The appellant in this case availed Cenvat credit on exempted services in excess of prescribed limit and utilized also. The Tribunal observed that, no disclosure in this regard has been made in returns filed. It is held that, disclosure of such facts were incumbent on assessee, and especially so as it was a professionally managed corporate. It is willful suppression of facts for which extended period is invocable and also liable for penalty.

 

2.2 SKP Securities Ltd. vs. Deputy Director (RA-IDT) 2013 (29) STR 337 (Cal.)             

 

The High Court in this case held that, rule 5A(2) of STR, 1994 does not empower CAG to audit accounts of any assessee  and it is more so as it is framed under power from section 94(2) of FA, 1994 which does not empower Central Government to frame rules for such audit. It only casts obligation on assessee to make records and documents as specified therein available to officer authorized by Commissioner, or audit party deputed by Commissioner or CAG.

 

2.3 India Trimmings Pvt.

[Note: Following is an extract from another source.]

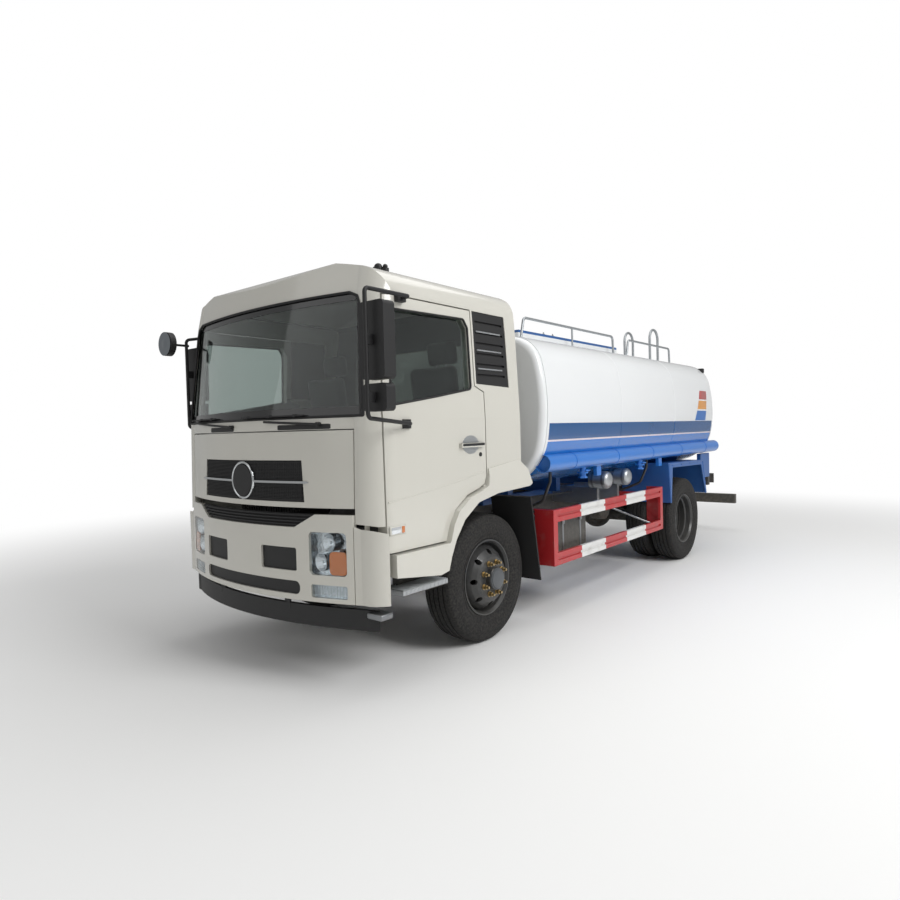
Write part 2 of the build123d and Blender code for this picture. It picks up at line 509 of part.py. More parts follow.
column_bracket = block((STEER_X - 30, STEER_X + 30), (-1080, -925), (1570, 1600))
nodes["dashboard"] = [dash]
nodes["steering_wheel"] = [((steer + column + column_bracket) - dash).solids().sort_by(SortBy.VOLUME)[-1]]
SEAT_X = (430, 880)
seat = side_prism([(-640, FLOOR_TOP + 150), (-640, 1560), (-200, 1520), (-60, 2180), (60, 2180), (-60, 1480),
                   (-100, FLOOR_TOP + 150)], SEAT_X)
seat = seat + block((SEAT_X[0] + 60, SEAT_X[1] - 60), (-560, -160), (FLOOR_TOP, 1480))
nodes["seats"] = both(seat)

# Wipers at the foot of the windscreen, their spindles seated on the cowl
wipers = []
WIPER_Z = 1738
WIPER_OFF = 22
ARM_THICK_R = 8


def cowl_point(x, z, off):
    """A point standing off the foot of the windscreen."""
    return (x, CAB_FRONT_Y + 25 + x ** 2 / (2 * FRONT_ARC_R) - off, z)


# Wiper columns: pivot X, tip X, tip height
for pivot_x, tip_x, tip_z in ((-120, -800, 1785), (725, 270, 1765)):
    middle = cowl_point((pivot_x + tip_x) / 2, (WIPER_Z + tip_z) / 2, WIPER_OFF)
    spindle = rod(cowl_point(pivot_x, WIPER_Z, 30), cowl_point(pivot_x, WIPER_Z, -20), 14) - cab_out
    arm = rod(cowl_point(pivot_x, WIPER_Z, WIPER_OFF), middle, ARM_THICK_R)
    wipers.append(spindle + arm + rod(middle, cowl_point(tip_x, tip_z, WIPER_OFF), ARM_THICK_R))
nodes["wipers"] = wipers

# Bumper: a bowed cover between the lamps, its corners carried by the cab, and dark inserts
def bumper_solid(inset):
    face = plan_face(BUMPER_LOW_Z, BUMPER_FRONT_Y + inset, BUMPER_HALF_W - inset, 0, CORNER_R - inset, FRONT_ARC_R - inset)
    return extrude(face, BUMPER_TOP_Z - BUMPER_LOW_Z, dir=(0, 0, 1))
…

Ltd vs. CCE&ST, Coimbatore 2013 (29) STR 383 (Tri-Chennai)        

 

In this case, the department denied refund claim as time barred filed under Notification No. 5/2006-CE(NT) under rule 5 of CCR, 2004. The Tribunal observed that, dispute of eligibility of credit settled in assessee’s favour on 28/01/2009 and claim filed within one year from that date. It is held that, assessee entitled for refund from date of settlement of dispute and claim is filed within the time prescribed.

 

2.4 Shree Perfect Security Services (India) P. Ltd. vs. CST, Ahmedabad 2013 (29) STR 389 (Tri-Ahmd.)          

 

The appellant in this case claimed refund of penalty paid. The department sought to reject the same on the ground of unjust enrichment. The Tribunal held that, decision in  Unitech Spirits Ltd. (2009) (240) ELT 513 (Bom.) supports that principle of unjust enrichment is inapplicable to penalty and the burden of proving passing on of penalty is on department and not on assessee as in case of duty.

 

2.5 Tata Consultancy Services Ltd. vs. CCE&ST (LTU) Mumbai 2013 (29) STR 393 (Tri-Mumbai)      

 

The Tribunal in this case held as under;

  • Even though the appellant is not eligible for refund of service tax paid on services used in relation to authorized operation in SEZ under Notification No. 9/2009-ST, they are certainly eligible for refund under section 11B of CEA, 1994 r.w.s. 83 of FA, 1994.
  • Once Approval Committee gave nexus and justification, it was unwarranted for adjudicating and appellate authorities to go into the question and come to their own findings in matter.
  • Though under Notification No. 9/2009-ST. in case of services wholly consumed within SEZ, there is no necessity to discharge Service Tax liability ab initio, it does not mean that, in case where Service Tax liability has been discharged, assessee is not eligible for refund of Service Tax paid under Section 11B of CEA, 1994 r.w.s. 83 of FA, 1994.

 

 

3. Cenvat Credit:


 

3.1 CST vs. Hero Honda Motors Ltd. 2013 (29) STR 358 (Del)                                          

 

The High Court in this case held that, there is no bar on utilization of cenvat credit for payment of service tax on GTA by recipient of such service. It is permissible under rule 3(4)(e) of CCR, 2004 and Revenue’s contention that, tax liability had to be discharged in cash, and assessee was only recipient of taxable service and not its provider, rejected in view of fiction created by section 68(2).

 

3.2 C. Cubed Solutions Pvt. Ltd. vs. CCE, Bangalore 2013 (29) STR 385 (Tri-Bang.)     

 

The Tribunal in this case allowed Cenvat credit of service tax paid on Manpower Recruitment or Supply service, Security Agency service, Chartered Accountants service, Advertisement, Housekeeping service, Annual Maintenance Contract Service and Clearing & Forwarding service as the same were used in relation to the IT enabled output service.

 

3.3 Bharti Airtel Ltd. vs. CCE, Pune 2013 (29) STR 401 (Tri-Mumbai)                            

 

The Tribunal in this case held that, Cell Site comprising of Base Trans-receiver Station and other equipments housed in prefabricated building is immovable property and non-excisable and it is neither classifiable under Heading 85.25 nor capital goods under rule 2(a) of CCR, 2004. Credit cannot be claimed on tower either as components, part or accessory of Cell Site as Capital Goods or as item used for providing output service. Towers are immovable structures and ipso facto non-marketable and non-excisable and cannot be considered as inputs.

 

Officer chairs used by telecom service provider are classifiable under Chapter 94 which, is not specified in rule 2(a) of CCR, 2004 and hence not a capital goods. Further, there is no evidence of their use for providing telecom service hence, they are not inputs also.

 

Though Printers used by the appellant are covered under the definition of Capital goods, credit is not admissible as no nexus is established with output service.